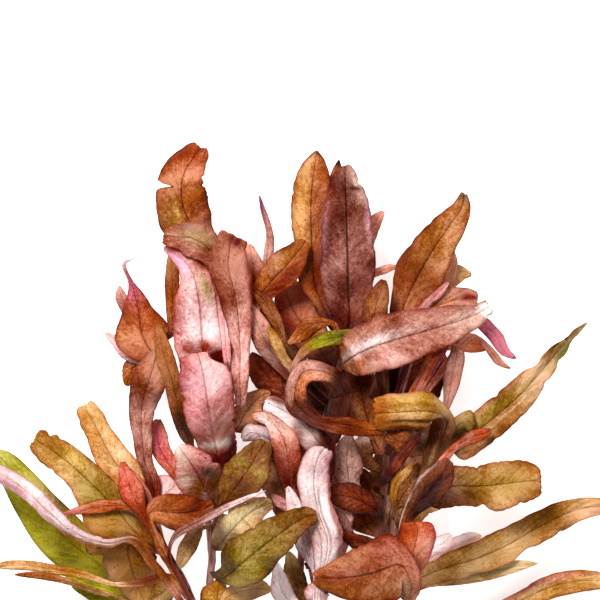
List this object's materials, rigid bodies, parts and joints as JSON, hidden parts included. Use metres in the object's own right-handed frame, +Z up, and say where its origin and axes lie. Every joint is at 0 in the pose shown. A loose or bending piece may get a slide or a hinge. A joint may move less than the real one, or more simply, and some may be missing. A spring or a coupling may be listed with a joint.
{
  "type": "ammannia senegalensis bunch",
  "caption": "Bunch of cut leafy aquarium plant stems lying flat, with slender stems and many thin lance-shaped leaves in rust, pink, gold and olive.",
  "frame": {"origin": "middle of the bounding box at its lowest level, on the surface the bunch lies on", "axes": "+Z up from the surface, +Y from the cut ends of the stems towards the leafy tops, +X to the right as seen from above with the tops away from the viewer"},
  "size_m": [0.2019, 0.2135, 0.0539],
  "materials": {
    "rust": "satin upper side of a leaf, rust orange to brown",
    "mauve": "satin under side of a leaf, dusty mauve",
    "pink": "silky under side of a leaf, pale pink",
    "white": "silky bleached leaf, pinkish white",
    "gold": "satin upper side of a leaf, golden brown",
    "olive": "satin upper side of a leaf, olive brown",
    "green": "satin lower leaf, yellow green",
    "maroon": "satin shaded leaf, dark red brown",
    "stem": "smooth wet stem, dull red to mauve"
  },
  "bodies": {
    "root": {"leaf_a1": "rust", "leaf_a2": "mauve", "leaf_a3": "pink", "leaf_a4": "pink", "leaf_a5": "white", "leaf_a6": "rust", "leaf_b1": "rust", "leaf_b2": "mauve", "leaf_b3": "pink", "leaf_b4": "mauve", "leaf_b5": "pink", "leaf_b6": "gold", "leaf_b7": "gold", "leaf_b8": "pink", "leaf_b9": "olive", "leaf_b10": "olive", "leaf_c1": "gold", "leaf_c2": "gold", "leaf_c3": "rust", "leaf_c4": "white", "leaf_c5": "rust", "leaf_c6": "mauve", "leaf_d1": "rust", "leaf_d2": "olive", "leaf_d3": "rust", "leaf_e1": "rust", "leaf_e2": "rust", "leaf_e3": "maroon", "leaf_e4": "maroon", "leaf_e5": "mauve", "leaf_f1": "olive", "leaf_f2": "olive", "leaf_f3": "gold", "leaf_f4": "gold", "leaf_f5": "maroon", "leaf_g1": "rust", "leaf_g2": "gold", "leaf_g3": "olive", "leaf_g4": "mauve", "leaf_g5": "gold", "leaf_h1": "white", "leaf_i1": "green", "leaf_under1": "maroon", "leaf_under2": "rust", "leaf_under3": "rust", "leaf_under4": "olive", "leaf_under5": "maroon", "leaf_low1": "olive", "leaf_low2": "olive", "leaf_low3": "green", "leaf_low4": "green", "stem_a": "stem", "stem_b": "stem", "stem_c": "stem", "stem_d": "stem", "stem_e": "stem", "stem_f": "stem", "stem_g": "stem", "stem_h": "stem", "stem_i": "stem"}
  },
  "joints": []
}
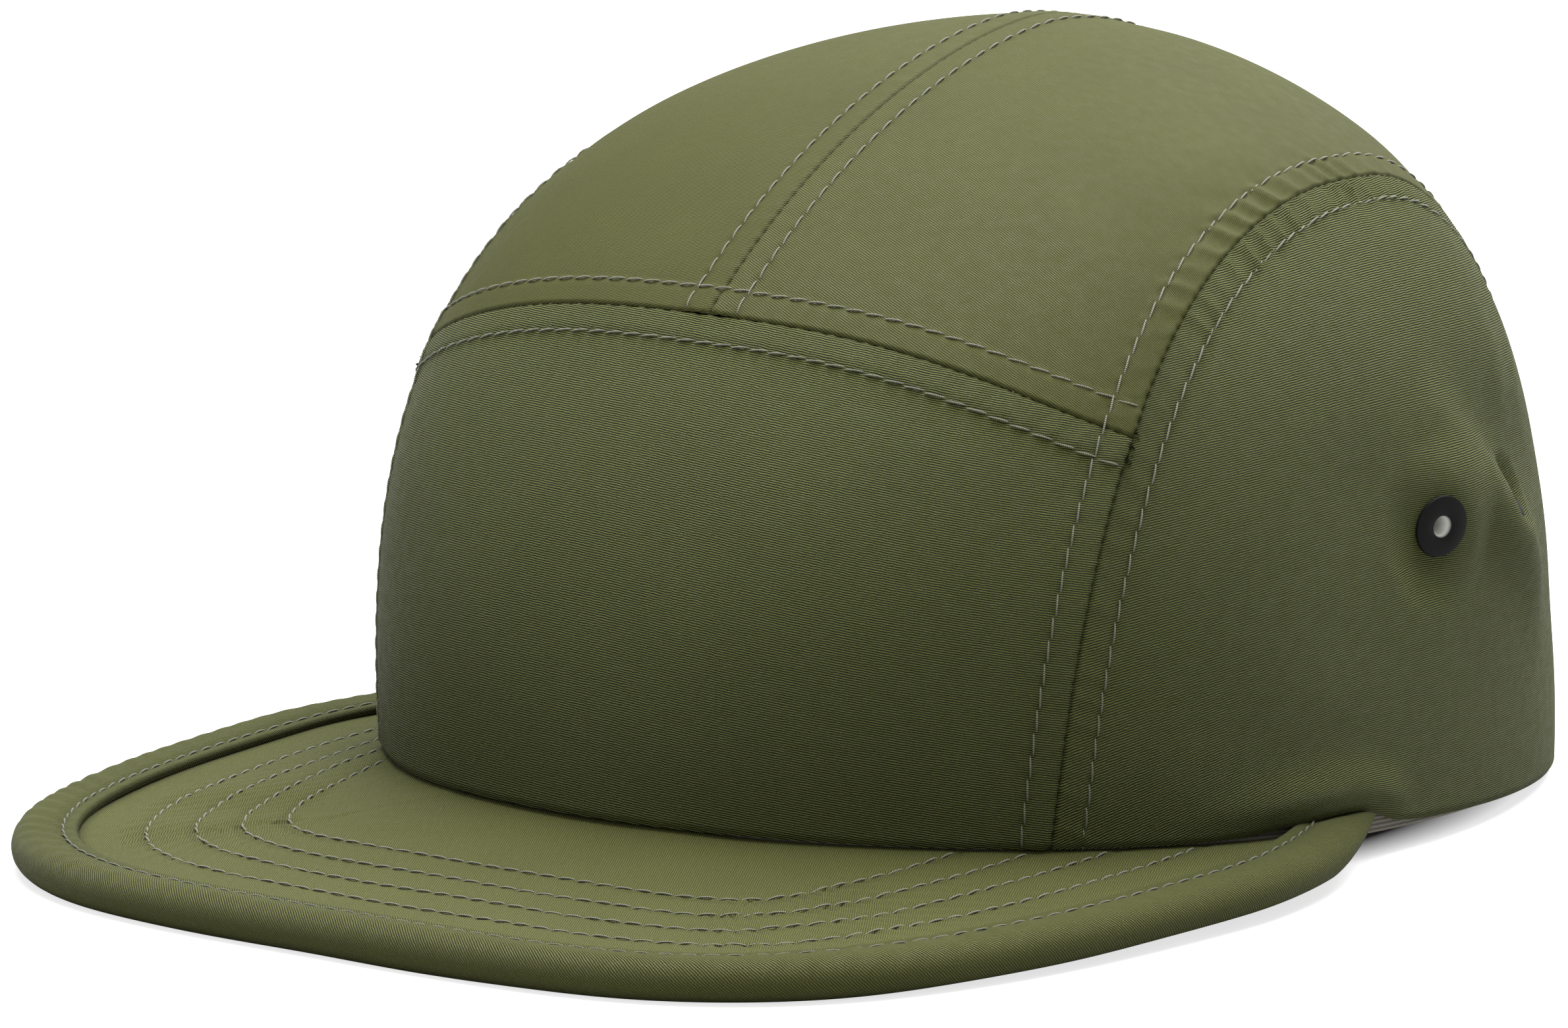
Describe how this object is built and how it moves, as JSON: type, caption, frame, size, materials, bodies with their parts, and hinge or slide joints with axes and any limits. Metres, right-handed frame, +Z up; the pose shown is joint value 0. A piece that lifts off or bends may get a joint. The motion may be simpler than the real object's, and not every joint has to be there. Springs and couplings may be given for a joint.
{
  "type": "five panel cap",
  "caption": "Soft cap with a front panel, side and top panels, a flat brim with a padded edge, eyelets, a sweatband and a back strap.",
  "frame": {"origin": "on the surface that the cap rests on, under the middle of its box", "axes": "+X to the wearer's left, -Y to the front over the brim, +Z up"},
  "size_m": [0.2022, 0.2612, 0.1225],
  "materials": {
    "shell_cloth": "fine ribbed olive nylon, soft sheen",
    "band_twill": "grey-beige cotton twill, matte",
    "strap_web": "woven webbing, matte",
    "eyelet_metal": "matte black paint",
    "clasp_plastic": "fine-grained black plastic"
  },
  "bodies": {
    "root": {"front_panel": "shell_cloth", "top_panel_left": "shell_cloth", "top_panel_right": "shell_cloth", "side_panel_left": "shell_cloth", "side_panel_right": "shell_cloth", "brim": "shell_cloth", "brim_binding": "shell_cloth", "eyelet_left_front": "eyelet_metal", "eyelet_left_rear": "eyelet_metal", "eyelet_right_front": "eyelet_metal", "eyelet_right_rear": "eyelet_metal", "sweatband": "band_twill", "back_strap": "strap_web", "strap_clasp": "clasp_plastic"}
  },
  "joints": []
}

— What you will do —
Set down all of the records shown above once more, exactly.

— Response for this exercise —
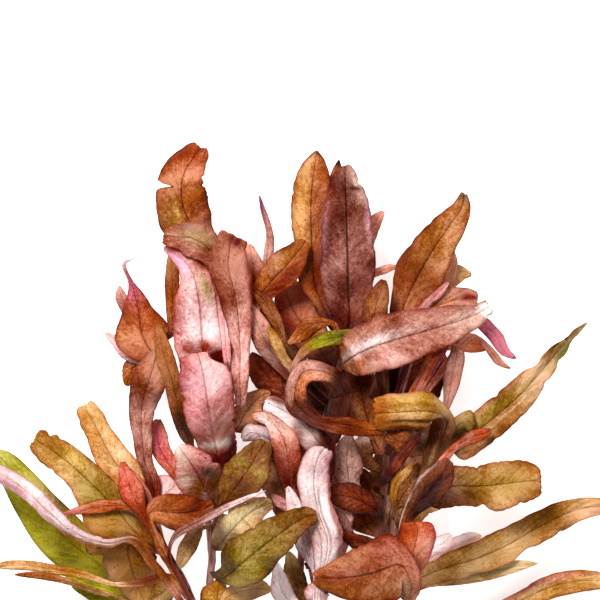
List this object's materials, rigid bodies, parts and joints as JSON, hidden parts included. Use metres in the object's own right-handed frame, +Z up, and say where its origin and axes lie. Every joint is at 0 in the pose shown. A loose or bending piece may get a slide or a hinge. A joint may move less than the real one, or more simply, and some may be missing. A spring or a coupling may be listed with a joint.
{
  "type": "ammannia senegalensis bunch",
  "caption": "Bunch of cut leafy aquarium plant stems lying flat, with slender stems and many thin lance-shaped leaves in rust, pink, gold and olive.",
  "frame": {"origin": "middle of the bounding box at its lowest level, on the surface the bunch lies on", "axes": "+Z up from the surface, +Y from the cut ends of the stems towards the leafy tops, +X to the right as seen from above with the tops away from the viewer"},
  "size_m": [0.2019, 0.2135, 0.0539],
  "materials": {
    "rust": "satin upper side of a leaf, rust orange to brown",
    "mauve": "satin under side of a leaf, dusty mauve",
    "pink": "silky under side of a leaf, pale pink",
    "white": "silky bleached leaf, pinkish white",
    "gold": "satin upper side of a leaf, golden brown",
    "olive": "satin upper side of a leaf, olive brown",
    "green": "satin lower leaf, yellow green",
    "maroon": "satin shaded leaf, dark red brown",
    "stem": "smooth wet stem, dull red to mauve"
  },
  "bodies": {
    "root": {"leaf_a1": "rust", "leaf_a2": "mauve", "leaf_a3": "pink", "leaf_a4": "pink", "leaf_a5": "white", "leaf_a6": "rust", "leaf_b1": "rust", "leaf_b2": "mauve", "leaf_b3": "pink", "leaf_b4": "mauve", "leaf_b5": "pink", "leaf_b6": "gold", "leaf_b7": "gold", "leaf_b8": "pink", "leaf_b9": "olive", "leaf_b10": "olive", "leaf_c1": "gold", "leaf_c2": "gold", "leaf_c3": "rust", "leaf_c4": "white", "leaf_c5": "rust", "leaf_c6": "mauve", "leaf_d1": "rust", "leaf_d2": "olive", "leaf_d3": "rust", "leaf_e1": "rust", "leaf_e2": "rust", "leaf_e3": "maroon", "leaf_e4": "maroon", "leaf_e5": "mauve", "leaf_f1": "olive", "leaf_f2": "olive", "leaf_f3": "gold", "leaf_f4": "gold", "leaf_f5": "maroon", "leaf_g1": "rust", "leaf_g2": "gold", "leaf_g3": "olive", "leaf_g4": "mauve", "leaf_g5": "gold", "leaf_h1": "white", "leaf_i1": "green", "leaf_under1": "maroon", "leaf_under2": "rust", "leaf_under3": "rust", "leaf_under4": "olive", "leaf_under5": "maroon", "leaf_low1": "olive", "leaf_low2": "olive", "leaf_low3": "green", "leaf_low4": "green", "stem_a": "stem", "stem_b": "stem", "stem_c": "stem", "stem_d": "stem", "stem_e": "stem", "stem_f": "stem", "stem_g": "stem", "stem_h": "stem", "stem_i": "stem"}
  },
  "joints": []
}
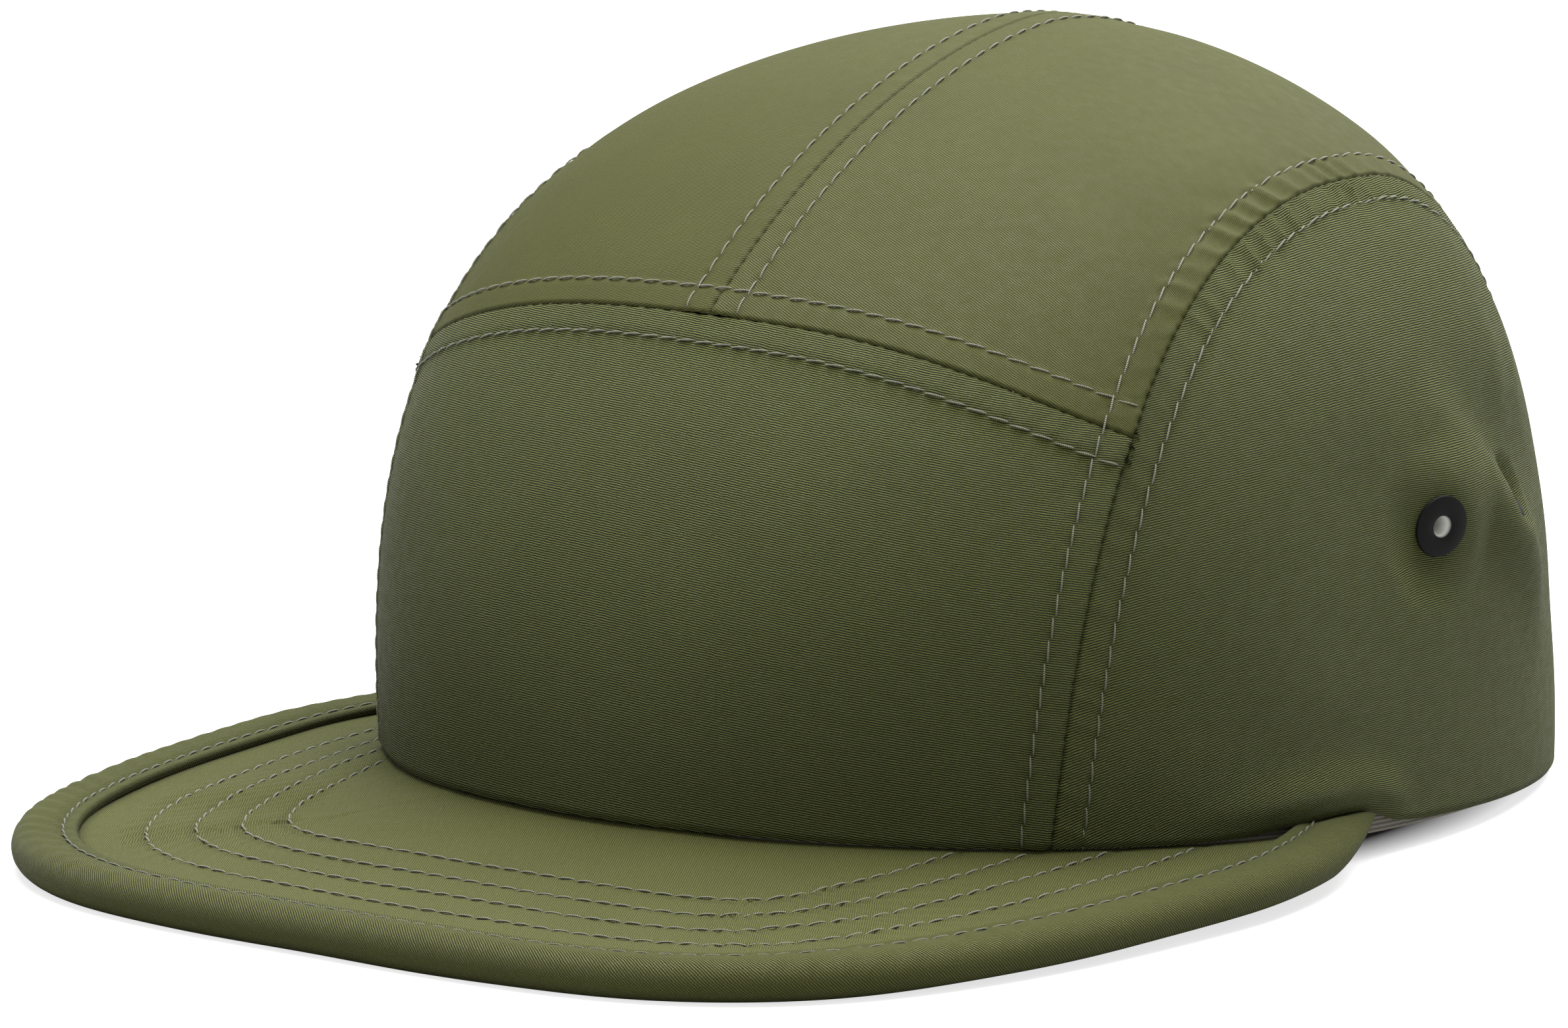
Describe how this object is built and how it moves, as JSON: type, caption, frame, size, materials, bodies with their parts, and hinge or slide joints with axes and any limits. Metres, right-handed frame, +Z up; the pose shown is joint value 0. A piece that lifts off or bends may get a joint. The motion may be simpler than the real object's, and not every joint has to be there. Springs and couplings may be given for a joint.
{
  "type": "five panel cap",
  "caption": "Soft cap with a front panel, side and top panels, a flat brim with a padded edge, eyelets, a sweatband and a back strap.",
  "frame": {"origin": "on the surface that the cap rests on, under the middle of its box", "axes": "+X to the wearer's left, -Y to the front over the brim, +Z up"},
  "size_m": [0.2022, 0.2612, 0.1225],
  "materials": {
    "shell_cloth": "fine ribbed olive nylon, soft sheen",
    "band_twill": "grey-beige cotton twill, matte",
    "strap_web": "woven webbing, matte",
    "eyelet_metal": "matte black paint",
    "clasp_plastic": "fine-grained black plastic"
  },
  "bodies": {
    "root": {"front_panel": "shell_cloth", "top_panel_left": "shell_cloth", "top_panel_right": "shell_cloth", "side_panel_left": "shell_cloth", "side_panel_right": "shell_cloth", "brim": "shell_cloth", "brim_binding": "shell_cloth", "eyelet_left_front": "eyelet_metal", "eyelet_left_rear": "eyelet_metal", "eyelet_right_front": "eyelet_metal", "eyelet_right_rear": "eyelet_metal", "sweatband": "band_twill", "back_strap": "strap_web", "strap_clasp": "clasp_plastic"}
  },
  "joints": []
}